INFORMATION SUPPLIED:
____________________

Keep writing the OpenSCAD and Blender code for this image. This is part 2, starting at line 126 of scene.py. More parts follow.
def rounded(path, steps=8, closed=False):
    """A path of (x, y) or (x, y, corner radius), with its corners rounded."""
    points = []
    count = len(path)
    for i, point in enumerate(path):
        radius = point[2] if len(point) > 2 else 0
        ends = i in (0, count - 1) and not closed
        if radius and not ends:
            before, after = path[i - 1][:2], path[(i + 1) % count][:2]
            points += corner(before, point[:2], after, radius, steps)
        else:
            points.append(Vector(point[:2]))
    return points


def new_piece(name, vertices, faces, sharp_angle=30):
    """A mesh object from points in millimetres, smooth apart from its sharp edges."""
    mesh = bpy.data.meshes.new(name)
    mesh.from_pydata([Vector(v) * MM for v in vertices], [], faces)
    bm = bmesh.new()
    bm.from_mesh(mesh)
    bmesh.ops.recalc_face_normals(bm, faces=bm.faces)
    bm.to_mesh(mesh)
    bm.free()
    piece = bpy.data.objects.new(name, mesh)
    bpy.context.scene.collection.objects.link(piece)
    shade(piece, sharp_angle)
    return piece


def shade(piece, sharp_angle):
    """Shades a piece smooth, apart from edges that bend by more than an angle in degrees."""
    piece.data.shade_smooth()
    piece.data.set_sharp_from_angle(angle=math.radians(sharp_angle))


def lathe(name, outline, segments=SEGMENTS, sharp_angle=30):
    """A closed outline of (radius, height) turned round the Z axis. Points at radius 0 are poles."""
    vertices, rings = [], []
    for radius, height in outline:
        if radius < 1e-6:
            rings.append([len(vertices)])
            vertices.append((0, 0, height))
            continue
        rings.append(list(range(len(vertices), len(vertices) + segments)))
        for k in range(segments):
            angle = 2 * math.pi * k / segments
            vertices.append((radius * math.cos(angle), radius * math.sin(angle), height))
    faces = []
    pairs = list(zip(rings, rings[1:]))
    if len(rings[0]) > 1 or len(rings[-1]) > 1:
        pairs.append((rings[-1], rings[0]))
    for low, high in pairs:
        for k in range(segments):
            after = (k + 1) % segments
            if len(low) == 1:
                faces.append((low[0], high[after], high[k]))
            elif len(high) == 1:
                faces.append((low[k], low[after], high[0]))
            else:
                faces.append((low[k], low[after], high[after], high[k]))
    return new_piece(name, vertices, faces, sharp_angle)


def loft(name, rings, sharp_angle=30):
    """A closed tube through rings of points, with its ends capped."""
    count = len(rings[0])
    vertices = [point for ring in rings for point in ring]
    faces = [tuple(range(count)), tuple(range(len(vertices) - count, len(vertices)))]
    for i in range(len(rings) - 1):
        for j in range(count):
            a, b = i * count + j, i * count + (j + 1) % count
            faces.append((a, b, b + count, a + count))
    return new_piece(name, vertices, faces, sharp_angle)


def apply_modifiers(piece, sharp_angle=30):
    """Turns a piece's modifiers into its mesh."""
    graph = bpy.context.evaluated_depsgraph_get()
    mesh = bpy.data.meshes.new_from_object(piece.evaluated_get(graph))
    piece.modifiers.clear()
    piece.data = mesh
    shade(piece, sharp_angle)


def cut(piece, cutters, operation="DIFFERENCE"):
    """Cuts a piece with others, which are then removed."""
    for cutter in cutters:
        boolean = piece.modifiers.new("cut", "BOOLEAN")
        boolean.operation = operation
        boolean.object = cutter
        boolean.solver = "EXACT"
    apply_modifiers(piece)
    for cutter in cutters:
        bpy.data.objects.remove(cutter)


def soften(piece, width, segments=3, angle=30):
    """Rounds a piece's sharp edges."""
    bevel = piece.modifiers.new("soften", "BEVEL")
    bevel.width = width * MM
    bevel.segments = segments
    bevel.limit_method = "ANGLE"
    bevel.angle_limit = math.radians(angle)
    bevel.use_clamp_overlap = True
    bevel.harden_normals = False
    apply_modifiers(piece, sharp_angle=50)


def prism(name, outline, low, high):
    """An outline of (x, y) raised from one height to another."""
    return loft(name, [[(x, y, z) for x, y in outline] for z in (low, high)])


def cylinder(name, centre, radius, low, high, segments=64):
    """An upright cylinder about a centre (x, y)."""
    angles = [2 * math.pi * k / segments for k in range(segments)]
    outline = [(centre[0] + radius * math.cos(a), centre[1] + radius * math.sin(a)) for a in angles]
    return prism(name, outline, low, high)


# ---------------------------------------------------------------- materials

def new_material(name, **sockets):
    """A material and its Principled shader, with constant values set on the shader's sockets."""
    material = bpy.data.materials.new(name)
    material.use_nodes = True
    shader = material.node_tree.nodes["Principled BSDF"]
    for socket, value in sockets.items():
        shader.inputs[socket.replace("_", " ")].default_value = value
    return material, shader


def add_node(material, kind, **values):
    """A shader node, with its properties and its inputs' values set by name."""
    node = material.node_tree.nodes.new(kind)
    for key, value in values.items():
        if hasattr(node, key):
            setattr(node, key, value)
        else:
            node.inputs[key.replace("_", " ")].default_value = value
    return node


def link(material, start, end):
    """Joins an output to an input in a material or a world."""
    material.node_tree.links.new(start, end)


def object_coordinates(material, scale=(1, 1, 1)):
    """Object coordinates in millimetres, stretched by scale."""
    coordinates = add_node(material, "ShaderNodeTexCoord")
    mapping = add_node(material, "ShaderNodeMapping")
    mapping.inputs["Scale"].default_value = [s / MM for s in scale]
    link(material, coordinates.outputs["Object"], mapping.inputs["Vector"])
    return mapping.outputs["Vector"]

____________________

GOAL: Copy the lines from the start of the data verbatim, stopping after the line containing "piece.data.set_sharp_from_angle(angle=math.radians(sharp_angle))".

EXERCISE SOLUTION:
Keep writing the OpenSCAD and Blender code for this image. This is part 2, starting at line 126 of scene.py. More parts follow.
def rounded(path, steps=8, closed=False):
    """A path of (x, y) or (x, y, corner radius), with its corners rounded."""
    points = []
    count = len(path)
    for i, point in enumerate(path):
        radius = point[2] if len(point) > 2 else 0
        ends = i in (0, count - 1) and not closed
        if radius and not ends:
            before, after = path[i - 1][:2], path[(i + 1) % count][:2]
            points += corner(before, point[:2], after, radius, steps)
        else:
            points.append(Vector(point[:2]))
    return points


def new_piece(name, vertices, faces, sharp_angle=30):
    """A mesh object from points in millimetres, smooth apart from its sharp edges."""
    mesh = bpy.data.meshes.new(name)
    mesh.from_pydata([Vector(v) * MM for v in vertices], [], faces)
    bm = bmesh.new()
    bm.from_mesh(mesh)
    bmesh.ops.recalc_face_normals(bm, faces=bm.faces)
    bm.to_mesh(mesh)
    bm.free()
    piece = bpy.data.objects.new(name, mesh)
    bpy.context.scene.collection.objects.link(piece)
    shade(piece, sharp_angle)
    return piece


def shade(piece, sharp_angle):
    """Shades a piece smooth, apart from edges that bend by more than an angle in degrees."""
    piece.data.shade_smooth()
    piece.data.set_sharp_from_angle(angle=math.radians(sharp_angle))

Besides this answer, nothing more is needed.